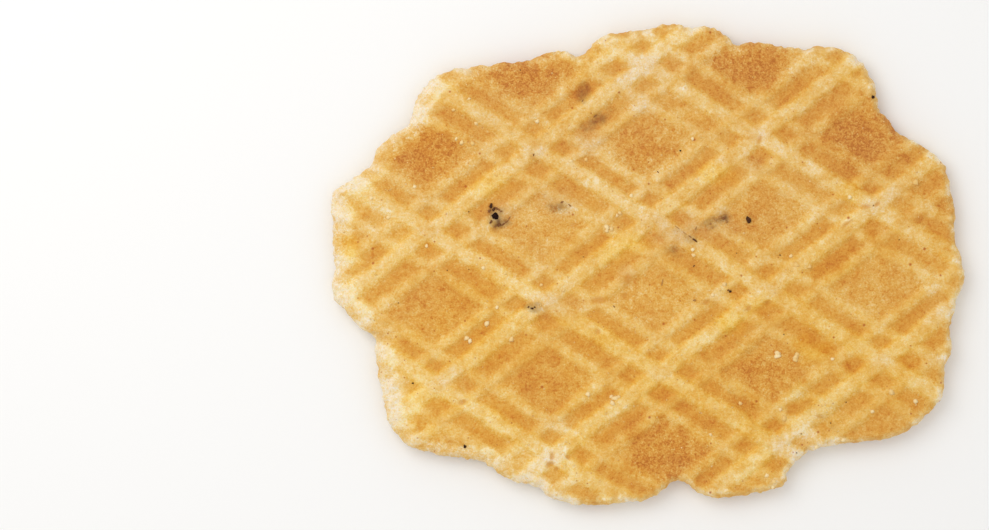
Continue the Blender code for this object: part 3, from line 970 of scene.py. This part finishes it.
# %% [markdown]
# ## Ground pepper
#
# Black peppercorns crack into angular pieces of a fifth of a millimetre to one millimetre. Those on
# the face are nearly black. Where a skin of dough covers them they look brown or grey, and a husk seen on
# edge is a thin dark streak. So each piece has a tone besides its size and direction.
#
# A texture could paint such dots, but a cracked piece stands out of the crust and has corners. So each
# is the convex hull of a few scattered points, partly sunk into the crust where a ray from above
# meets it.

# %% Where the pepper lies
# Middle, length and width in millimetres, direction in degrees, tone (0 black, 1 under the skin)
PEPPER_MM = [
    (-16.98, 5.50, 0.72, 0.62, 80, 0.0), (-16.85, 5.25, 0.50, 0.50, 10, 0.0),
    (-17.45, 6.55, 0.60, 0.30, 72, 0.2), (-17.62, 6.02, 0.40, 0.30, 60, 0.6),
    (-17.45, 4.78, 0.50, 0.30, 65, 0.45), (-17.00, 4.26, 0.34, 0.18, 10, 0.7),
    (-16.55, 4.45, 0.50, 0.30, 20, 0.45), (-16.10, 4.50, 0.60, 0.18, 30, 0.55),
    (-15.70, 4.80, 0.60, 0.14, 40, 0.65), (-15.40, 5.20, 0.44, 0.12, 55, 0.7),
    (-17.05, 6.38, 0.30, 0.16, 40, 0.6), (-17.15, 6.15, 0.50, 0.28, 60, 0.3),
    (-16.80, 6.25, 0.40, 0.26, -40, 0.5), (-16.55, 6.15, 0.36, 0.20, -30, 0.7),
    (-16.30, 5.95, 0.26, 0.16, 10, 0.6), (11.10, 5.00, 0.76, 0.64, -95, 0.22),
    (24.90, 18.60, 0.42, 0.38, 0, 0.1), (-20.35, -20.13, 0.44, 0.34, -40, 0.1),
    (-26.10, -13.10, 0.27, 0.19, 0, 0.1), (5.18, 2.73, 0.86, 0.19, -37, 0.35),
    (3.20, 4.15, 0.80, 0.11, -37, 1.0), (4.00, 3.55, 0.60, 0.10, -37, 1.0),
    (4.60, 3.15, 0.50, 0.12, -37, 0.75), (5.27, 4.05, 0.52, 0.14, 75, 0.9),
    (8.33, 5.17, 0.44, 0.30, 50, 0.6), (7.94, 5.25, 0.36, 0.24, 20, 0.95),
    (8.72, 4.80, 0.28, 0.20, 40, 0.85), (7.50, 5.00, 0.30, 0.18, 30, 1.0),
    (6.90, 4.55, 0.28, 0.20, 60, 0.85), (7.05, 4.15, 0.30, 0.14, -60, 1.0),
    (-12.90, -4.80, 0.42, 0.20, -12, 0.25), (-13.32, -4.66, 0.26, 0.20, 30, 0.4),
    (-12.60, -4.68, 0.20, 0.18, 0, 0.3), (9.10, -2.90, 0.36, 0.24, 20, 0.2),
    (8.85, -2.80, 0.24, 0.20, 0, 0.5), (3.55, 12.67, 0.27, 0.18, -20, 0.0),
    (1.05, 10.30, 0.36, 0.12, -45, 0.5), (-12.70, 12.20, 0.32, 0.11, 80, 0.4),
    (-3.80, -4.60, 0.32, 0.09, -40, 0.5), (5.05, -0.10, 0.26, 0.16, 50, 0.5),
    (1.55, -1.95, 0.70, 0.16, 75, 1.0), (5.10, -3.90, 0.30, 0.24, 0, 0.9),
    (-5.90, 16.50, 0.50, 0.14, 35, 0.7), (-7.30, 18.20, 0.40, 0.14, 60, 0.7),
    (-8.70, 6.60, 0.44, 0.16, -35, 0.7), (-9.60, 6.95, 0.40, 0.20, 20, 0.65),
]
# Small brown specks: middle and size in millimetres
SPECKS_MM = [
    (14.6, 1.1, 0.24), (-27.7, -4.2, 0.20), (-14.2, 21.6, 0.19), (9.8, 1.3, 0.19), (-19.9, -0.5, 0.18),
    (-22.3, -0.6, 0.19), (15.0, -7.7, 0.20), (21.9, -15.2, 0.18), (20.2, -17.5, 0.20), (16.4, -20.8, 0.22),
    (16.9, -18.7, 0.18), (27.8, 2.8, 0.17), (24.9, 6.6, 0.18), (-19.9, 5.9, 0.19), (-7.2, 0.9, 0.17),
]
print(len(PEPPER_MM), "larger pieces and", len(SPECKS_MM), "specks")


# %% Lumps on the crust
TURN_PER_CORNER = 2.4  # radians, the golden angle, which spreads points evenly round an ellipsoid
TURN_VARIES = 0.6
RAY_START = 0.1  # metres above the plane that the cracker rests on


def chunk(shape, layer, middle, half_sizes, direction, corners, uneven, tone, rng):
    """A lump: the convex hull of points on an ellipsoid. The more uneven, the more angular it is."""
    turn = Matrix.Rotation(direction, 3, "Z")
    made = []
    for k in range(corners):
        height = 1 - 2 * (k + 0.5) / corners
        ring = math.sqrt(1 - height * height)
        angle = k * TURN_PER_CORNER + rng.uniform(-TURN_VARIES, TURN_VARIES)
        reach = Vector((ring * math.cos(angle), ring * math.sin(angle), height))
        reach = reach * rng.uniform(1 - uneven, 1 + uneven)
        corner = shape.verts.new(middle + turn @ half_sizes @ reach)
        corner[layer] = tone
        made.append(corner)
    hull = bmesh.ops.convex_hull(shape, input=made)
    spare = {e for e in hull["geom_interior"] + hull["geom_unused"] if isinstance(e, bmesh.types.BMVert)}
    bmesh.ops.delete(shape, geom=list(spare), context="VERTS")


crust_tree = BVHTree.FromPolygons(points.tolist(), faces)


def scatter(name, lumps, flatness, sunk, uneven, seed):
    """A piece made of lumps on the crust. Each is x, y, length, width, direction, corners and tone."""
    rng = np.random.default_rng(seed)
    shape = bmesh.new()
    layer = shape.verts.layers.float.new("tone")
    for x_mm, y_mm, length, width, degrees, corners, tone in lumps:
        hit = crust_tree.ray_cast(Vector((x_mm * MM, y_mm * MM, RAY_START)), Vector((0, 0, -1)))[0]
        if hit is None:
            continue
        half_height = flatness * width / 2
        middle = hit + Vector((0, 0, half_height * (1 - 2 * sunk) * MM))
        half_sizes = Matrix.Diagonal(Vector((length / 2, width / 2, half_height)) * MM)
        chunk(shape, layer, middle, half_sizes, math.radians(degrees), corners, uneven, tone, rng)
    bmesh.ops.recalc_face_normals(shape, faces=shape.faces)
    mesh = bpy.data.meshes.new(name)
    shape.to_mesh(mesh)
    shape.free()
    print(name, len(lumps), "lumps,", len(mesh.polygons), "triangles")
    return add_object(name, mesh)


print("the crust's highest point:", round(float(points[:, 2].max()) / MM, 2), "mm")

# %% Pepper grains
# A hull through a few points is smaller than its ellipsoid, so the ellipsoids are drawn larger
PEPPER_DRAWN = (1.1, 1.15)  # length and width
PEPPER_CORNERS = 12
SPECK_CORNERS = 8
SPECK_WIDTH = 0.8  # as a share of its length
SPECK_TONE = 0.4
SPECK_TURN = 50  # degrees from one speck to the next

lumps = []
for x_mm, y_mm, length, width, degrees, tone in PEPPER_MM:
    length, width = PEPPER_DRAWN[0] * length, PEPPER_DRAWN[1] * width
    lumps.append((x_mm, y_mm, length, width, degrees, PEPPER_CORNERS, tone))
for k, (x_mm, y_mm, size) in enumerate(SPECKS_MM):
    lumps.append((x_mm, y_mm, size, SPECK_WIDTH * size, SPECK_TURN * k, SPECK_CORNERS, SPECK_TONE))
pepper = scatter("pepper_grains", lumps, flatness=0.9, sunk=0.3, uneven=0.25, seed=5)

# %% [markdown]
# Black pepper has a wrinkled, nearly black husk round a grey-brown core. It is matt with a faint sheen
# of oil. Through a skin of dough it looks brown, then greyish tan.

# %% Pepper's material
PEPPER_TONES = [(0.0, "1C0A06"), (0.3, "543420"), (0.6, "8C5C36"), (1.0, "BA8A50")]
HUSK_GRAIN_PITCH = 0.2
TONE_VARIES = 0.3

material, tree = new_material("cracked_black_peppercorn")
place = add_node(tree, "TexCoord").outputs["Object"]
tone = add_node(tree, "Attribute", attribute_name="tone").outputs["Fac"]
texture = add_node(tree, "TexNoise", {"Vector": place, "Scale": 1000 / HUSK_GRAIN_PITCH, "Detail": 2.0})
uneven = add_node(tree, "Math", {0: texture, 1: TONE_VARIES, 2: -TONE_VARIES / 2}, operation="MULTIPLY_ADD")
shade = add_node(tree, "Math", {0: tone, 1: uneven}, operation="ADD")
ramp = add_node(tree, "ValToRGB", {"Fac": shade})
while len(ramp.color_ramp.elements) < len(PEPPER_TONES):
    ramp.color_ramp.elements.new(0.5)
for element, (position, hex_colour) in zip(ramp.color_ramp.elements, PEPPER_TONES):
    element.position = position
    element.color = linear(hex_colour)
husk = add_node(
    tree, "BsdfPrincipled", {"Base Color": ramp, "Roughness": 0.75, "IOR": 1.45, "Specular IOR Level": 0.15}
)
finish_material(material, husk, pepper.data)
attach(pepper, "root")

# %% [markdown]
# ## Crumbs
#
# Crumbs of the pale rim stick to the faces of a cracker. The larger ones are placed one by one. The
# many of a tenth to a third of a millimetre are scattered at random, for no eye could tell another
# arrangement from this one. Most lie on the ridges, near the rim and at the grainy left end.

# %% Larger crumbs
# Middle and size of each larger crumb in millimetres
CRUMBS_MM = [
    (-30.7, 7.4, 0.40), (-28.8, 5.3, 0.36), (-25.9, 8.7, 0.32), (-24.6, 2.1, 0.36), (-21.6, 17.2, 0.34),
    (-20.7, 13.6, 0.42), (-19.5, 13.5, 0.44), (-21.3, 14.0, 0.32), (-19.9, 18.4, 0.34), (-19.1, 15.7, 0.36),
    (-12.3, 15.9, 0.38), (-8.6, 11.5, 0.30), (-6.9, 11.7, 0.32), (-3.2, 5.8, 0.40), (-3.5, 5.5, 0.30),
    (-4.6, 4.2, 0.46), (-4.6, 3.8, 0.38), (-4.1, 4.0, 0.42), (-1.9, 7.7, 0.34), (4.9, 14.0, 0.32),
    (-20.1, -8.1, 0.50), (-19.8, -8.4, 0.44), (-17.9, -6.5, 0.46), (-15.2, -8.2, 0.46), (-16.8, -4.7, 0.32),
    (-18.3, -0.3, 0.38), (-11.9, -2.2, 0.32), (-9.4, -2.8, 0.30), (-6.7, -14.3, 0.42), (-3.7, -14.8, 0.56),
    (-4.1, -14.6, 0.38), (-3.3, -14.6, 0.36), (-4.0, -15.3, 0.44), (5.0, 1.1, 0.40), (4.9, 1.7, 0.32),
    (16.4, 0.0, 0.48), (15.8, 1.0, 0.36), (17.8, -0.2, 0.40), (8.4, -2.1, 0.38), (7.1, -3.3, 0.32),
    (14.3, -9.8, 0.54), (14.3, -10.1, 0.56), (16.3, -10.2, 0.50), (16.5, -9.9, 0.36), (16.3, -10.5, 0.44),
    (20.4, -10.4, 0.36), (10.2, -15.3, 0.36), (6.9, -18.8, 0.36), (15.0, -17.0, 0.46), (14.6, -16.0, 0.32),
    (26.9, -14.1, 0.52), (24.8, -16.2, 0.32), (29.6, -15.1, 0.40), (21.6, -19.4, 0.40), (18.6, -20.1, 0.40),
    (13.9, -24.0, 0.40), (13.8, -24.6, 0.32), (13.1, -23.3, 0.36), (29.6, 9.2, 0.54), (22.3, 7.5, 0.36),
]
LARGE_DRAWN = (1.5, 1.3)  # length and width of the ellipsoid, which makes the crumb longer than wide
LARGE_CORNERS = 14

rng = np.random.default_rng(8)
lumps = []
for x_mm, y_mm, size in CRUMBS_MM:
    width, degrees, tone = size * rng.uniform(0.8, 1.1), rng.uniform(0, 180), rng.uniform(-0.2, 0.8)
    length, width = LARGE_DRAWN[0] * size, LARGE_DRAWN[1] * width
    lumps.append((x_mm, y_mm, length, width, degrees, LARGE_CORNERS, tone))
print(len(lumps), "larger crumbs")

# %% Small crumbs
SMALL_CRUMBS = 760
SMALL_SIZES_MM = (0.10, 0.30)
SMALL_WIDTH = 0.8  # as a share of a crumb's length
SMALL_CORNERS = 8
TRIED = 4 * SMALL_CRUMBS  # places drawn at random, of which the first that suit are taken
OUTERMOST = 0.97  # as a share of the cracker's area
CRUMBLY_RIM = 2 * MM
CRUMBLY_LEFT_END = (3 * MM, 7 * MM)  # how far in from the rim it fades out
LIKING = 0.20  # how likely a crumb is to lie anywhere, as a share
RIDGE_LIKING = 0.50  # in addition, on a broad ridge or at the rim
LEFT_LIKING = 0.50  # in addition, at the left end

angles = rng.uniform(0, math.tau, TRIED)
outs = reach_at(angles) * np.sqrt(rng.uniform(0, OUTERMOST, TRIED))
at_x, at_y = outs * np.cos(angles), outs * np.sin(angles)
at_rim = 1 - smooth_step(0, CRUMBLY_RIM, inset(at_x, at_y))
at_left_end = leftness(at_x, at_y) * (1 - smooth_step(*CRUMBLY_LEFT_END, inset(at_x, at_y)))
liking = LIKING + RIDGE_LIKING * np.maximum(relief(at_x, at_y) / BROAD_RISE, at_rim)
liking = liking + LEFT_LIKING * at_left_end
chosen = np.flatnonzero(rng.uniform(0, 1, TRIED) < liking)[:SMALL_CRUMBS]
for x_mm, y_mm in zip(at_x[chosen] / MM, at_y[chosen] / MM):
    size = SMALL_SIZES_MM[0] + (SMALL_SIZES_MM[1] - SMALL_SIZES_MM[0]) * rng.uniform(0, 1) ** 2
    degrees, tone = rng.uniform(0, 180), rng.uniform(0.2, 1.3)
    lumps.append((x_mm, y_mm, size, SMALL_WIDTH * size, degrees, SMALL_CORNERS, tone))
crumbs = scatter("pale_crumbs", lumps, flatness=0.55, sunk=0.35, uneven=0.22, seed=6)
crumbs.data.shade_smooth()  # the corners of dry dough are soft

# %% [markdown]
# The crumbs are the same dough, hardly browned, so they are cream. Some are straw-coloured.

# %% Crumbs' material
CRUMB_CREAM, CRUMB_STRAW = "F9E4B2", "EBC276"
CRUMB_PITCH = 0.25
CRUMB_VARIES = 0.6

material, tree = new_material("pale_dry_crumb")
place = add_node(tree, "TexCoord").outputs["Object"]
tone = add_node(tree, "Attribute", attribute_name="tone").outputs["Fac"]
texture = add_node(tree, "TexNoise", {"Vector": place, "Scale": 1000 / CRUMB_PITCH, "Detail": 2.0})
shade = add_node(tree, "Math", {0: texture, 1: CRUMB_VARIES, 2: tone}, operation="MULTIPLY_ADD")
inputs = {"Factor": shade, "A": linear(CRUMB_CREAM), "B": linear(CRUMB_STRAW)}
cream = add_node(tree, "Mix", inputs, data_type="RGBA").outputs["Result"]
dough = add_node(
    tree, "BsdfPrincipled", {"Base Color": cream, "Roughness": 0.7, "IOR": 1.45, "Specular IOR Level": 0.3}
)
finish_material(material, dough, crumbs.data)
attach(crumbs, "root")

------------------------------------------------

Objective –
Include the first line, the line containing "# meets it.", and every line between them, copied exactly from the material above; output no other line.

Problem solution –
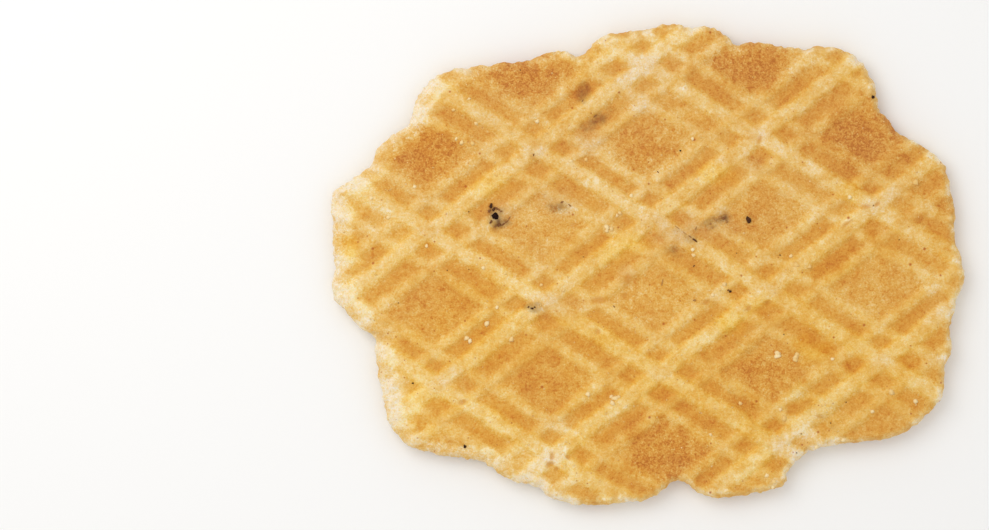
Continue the Blender code for this object: part 3, from line 970 of scene.py. This part finishes it.
# %% [markdown]
# ## Ground pepper
#
# Black peppercorns crack into angular pieces of a fifth of a millimetre to one millimetre. Those on
# the face are nearly black. Where a skin of dough covers them they look brown or grey, and a husk seen on
# edge is a thin dark streak. So each piece has a tone besides its size and direction.
#
# A texture could paint such dots, but a cracked piece stands out of the crust and has corners. So each
# is the convex hull of a few scattered points, partly sunk into the crust where a ray from above
# meets it.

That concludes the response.